** Start of Input for this task **
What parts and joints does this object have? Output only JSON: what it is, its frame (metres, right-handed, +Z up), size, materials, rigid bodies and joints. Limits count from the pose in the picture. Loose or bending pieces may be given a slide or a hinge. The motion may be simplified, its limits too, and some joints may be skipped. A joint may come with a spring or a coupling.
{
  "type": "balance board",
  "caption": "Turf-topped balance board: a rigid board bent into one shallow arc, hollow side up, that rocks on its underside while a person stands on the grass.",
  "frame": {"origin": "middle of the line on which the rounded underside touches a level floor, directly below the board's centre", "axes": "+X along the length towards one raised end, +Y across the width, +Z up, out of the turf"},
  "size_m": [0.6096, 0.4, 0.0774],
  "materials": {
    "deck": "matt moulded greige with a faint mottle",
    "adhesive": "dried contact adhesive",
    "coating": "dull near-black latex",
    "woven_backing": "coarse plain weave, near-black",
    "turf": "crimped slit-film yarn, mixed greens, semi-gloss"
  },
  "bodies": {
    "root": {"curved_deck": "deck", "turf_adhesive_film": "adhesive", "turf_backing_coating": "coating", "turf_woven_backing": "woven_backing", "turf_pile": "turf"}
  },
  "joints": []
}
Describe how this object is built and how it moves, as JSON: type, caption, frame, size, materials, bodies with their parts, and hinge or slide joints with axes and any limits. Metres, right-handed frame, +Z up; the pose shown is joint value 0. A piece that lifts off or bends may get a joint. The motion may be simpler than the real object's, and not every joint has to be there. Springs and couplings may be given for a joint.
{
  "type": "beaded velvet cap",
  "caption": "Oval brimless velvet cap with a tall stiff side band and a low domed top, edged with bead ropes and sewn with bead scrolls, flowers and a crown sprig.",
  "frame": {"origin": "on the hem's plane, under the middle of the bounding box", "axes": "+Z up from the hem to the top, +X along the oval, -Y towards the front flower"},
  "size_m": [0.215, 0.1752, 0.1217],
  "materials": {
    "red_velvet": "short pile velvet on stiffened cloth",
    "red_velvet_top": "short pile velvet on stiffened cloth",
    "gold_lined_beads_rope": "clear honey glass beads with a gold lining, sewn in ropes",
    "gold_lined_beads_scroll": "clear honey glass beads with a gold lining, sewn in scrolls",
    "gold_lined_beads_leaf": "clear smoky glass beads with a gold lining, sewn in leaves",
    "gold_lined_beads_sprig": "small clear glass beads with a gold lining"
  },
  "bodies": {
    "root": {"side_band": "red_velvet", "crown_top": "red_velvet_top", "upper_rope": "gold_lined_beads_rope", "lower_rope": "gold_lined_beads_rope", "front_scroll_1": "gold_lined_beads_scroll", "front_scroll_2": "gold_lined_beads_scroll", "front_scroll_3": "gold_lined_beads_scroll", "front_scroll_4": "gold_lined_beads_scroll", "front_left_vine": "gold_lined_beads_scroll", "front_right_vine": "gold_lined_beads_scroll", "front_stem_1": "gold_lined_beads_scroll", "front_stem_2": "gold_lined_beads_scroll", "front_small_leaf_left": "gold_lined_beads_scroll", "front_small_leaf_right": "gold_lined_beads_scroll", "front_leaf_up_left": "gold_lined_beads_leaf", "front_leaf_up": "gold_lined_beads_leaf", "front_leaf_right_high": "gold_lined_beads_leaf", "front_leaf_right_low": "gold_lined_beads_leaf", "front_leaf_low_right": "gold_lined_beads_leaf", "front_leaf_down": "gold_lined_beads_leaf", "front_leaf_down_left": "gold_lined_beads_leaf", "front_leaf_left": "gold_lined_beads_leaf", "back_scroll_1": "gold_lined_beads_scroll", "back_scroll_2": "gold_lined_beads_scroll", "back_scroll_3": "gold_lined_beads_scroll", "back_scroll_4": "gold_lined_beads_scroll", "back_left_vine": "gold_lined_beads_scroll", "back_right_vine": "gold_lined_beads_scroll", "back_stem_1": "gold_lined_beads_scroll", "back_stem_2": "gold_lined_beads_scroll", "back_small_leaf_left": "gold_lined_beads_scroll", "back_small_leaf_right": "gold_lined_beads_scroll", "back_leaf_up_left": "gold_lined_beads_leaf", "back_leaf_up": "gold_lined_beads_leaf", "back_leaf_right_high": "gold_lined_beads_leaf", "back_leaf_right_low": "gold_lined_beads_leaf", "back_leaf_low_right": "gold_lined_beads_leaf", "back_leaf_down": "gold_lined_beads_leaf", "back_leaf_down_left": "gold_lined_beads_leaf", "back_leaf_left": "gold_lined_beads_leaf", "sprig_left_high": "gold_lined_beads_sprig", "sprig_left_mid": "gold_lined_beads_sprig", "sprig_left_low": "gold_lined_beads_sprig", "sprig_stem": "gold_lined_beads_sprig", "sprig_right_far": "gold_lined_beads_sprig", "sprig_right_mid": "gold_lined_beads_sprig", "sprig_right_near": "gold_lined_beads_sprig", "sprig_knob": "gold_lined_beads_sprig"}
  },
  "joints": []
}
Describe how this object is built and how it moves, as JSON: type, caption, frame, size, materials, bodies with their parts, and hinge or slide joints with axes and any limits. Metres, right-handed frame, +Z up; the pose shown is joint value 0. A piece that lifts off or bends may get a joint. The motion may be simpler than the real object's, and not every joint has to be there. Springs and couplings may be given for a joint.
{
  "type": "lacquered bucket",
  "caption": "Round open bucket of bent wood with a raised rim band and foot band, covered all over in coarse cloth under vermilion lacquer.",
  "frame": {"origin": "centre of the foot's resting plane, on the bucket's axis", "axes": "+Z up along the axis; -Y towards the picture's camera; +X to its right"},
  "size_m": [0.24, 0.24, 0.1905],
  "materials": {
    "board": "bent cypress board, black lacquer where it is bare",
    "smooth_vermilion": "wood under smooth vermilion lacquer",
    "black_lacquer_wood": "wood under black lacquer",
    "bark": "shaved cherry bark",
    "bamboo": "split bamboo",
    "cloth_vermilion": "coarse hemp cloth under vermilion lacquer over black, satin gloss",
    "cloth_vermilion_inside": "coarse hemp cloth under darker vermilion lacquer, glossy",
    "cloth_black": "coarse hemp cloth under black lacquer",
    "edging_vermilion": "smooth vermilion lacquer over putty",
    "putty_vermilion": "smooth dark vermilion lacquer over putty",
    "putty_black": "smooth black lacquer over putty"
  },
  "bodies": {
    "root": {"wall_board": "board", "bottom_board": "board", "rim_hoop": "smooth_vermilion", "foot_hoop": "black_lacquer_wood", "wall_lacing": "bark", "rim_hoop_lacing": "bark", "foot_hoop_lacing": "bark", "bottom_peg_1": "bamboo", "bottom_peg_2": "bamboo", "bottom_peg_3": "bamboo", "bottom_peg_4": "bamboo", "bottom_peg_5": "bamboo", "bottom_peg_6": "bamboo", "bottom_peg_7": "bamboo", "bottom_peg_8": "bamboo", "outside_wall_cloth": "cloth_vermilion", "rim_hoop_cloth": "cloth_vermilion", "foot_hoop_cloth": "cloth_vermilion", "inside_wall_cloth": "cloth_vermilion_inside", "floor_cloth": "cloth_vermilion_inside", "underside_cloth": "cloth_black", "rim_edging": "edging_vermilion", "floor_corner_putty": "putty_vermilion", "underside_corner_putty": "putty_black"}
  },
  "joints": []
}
** End of Input for this task **
Task statement: Go through the records above and retype each one exactly.

Solution to the problem:
What parts and joints does this object have? Output only JSON: what it is, its frame (metres, right-handed, +Z up), size, materials, rigid bodies and joints. Limits count from the pose in the picture. Loose or bending pieces may be given a slide or a hinge. The motion may be simplified, its limits too, and some joints may be skipped. A joint may come with a spring or a coupling.
{
  "type": "balance board",
  "caption": "Turf-topped balance board: a rigid board bent into one shallow arc, hollow side up, that rocks on its underside while a person stands on the grass.",
  "frame": {"origin": "middle of the line on which the rounded underside touches a level floor, directly below the board's centre", "axes": "+X along the length towards one raised end, +Y across the width, +Z up, out of the turf"},
  "size_m": [0.6096, 0.4, 0.0774],
  "materials": {
    "deck": "matt moulded greige with a faint mottle",
    "adhesive": "dried contact adhesive",
    "coating": "dull near-black latex",
    "woven_backing": "coarse plain weave, near-black",
    "turf": "crimped slit-film yarn, mixed greens, semi-gloss"
  },
  "bodies": {
    "root": {"curved_deck": "deck", "turf_adhesive_film": "adhesive", "turf_backing_coating": "coating", "turf_woven_backing": "woven_backing", "turf_pile": "turf"}
  },
  "joints": []
}
Describe how this object is built and how it moves, as JSON: type, caption, frame, size, materials, bodies with their parts, and hinge or slide joints with axes and any limits. Metres, right-handed frame, +Z up; the pose shown is joint value 0. A piece that lifts off or bends may get a joint. The motion may be simpler than the real object's, and not every joint has to be there. Springs and couplings may be given for a joint.
{
  "type": "beaded velvet cap",
  "caption": "Oval brimless velvet cap with a tall stiff side band and a low domed top, edged with bead ropes and sewn with bead scrolls, flowers and a crown sprig.",
  "frame": {"origin": "on the hem's plane, under the middle of the bounding box", "axes": "+Z up from the hem to the top, +X along the oval, -Y towards the front flower"},
  "size_m": [0.215, 0.1752, 0.1217],
  "materials": {
    "red_velvet": "short pile velvet on stiffened cloth",
    "red_velvet_top": "short pile velvet on stiffened cloth",
    "gold_lined_beads_rope": "clear honey glass beads with a gold lining, sewn in ropes",
    "gold_lined_beads_scroll": "clear honey glass beads with a gold lining, sewn in scrolls",
    "gold_lined_beads_leaf": "clear smoky glass beads with a gold lining, sewn in leaves",
    "gold_lined_beads_sprig": "small clear glass beads with a gold lining"
  },
  "bodies": {
    "root": {"side_band": "red_velvet", "crown_top": "red_velvet_top", "upper_rope": "gold_lined_beads_rope", "lower_rope": "gold_lined_beads_rope", "front_scroll_1": "gold_lined_beads_scroll", "front_scroll_2": "gold_lined_beads_scroll", "front_scroll_3": "gold_lined_beads_scroll", "front_scroll_4": "gold_lined_beads_scroll", "front_left_vine": "gold_lined_beads_scroll", "front_right_vine": "gold_lined_beads_scroll", "front_stem_1": "gold_lined_beads_scroll", "front_stem_2": "gold_lined_beads_scroll", "front_small_leaf_left": "gold_lined_beads_scroll", "front_small_leaf_right": "gold_lined_beads_scroll", "front_leaf_up_left": "gold_lined_beads_leaf", "front_leaf_up": "gold_lined_beads_leaf", "front_leaf_right_high": "gold_lined_beads_leaf", "front_leaf_right_low": "gold_lined_beads_leaf", "front_leaf_low_right": "gold_lined_beads_leaf", "front_leaf_down": "gold_lined_beads_leaf", "front_leaf_down_left": "gold_lined_beads_leaf", "front_leaf_left": "gold_lined_beads_leaf", "back_scroll_1": "gold_lined_beads_scroll", "back_scroll_2": "gold_lined_beads_scroll", "back_scroll_3": "gold_lined_beads_scroll", "back_scroll_4": "gold_lined_beads_scroll", "back_left_vine": "gold_lined_beads_scroll", "back_right_vine": "gold_lined_beads_scroll", "back_stem_1": "gold_lined_beads_scroll", "back_stem_2": "gold_lined_beads_scroll", "back_small_leaf_left": "gold_lined_beads_scroll", "back_small_leaf_right": "gold_lined_beads_scroll", "back_leaf_up_left": "gold_lined_beads_leaf", "back_leaf_up": "gold_lined_beads_leaf", "back_leaf_right_high": "gold_lined_beads_leaf", "back_leaf_right_low": "gold_lined_beads_leaf", "back_leaf_low_right": "gold_lined_beads_leaf", "back_leaf_down": "gold_lined_beads_leaf", "back_leaf_down_left": "gold_lined_beads_leaf", "back_leaf_left": "gold_lined_beads_leaf", "sprig_left_high": "gold_lined_beads_sprig", "sprig_left_mid": "gold_lined_beads_sprig", "sprig_left_low": "gold_lined_beads_sprig", "sprig_stem": "gold_lined_beads_sprig", "sprig_right_far": "gold_lined_beads_sprig", "sprig_right_mid": "gold_lined_beads_sprig", "sprig_right_near": "gold_lined_beads_sprig", "sprig_knob": "gold_lined_beads_sprig"}
  },
  "joints": []
}
Describe how this object is built and how it moves, as JSON: type, caption, frame, size, materials, bodies with their parts, and hinge or slide joints with axes and any limits. Metres, right-handed frame, +Z up; the pose shown is joint value 0. A piece that lifts off or bends may get a joint. The motion may be simpler than the real object's, and not every joint has to be there. Springs and couplings may be given for a joint.
{
  "type": "lacquered bucket",
  "caption": "Round open bucket of bent wood with a raised rim band and foot band, covered all over in coarse cloth under vermilion lacquer.",
  "frame": {"origin": "centre of the foot's resting plane, on the bucket's axis", "axes": "+Z up along the axis; -Y towards the picture's camera; +X to its right"},
  "size_m": [0.24, 0.24, 0.1905],
  "materials": {
    "board": "bent cypress board, black lacquer where it is bare",
    "smooth_vermilion": "wood under smooth vermilion lacquer",
    "black_lacquer_wood": "wood under black lacquer",
    "bark": "shaved cherry bark",
    "bamboo": "split bamboo",
    "cloth_vermilion": "coarse hemp cloth under vermilion lacquer over black, satin gloss",
    "cloth_vermilion_inside": "coarse hemp cloth under darker vermilion lacquer, glossy",
    "cloth_black": "coarse hemp cloth under black lacquer",
    "edging_vermilion": "smooth vermilion lacquer over putty",
    "putty_vermilion": "smooth dark vermilion lacquer over putty",
    "putty_black": "smooth black lacquer over putty"
  },
  "bodies": {
    "root": {"wall_board": "board", "bottom_board": "board", "rim_hoop": "smooth_vermilion", "foot_hoop": "black_lacquer_wood", "wall_lacing": "bark", "rim_hoop_lacing": "bark", "foot_hoop_lacing": "bark", "bottom_peg_1": "bamboo", "bottom_peg_2": "bamboo", "bottom_peg_3": "bamboo", "bottom_peg_4": "bamboo", "bottom_peg_5": "bamboo", "bottom_peg_6": "bamboo", "bottom_peg_7": "bamboo", "bottom_peg_8": "bamboo", "outside_wall_cloth": "cloth_vermilion", "rim_hoop_cloth": "cloth_vermilion", "foot_hoop_cloth": "cloth_vermilion", "inside_wall_cloth": "cloth_vermilion_inside", "floor_cloth": "cloth_vermilion_inside", "underside_cloth": "cloth_black", "rim_edging": "edging_vermilion", "floor_corner_putty": "putty_vermilion", "underside_corner_putty": "putty_black"}
  },
  "joints": []
}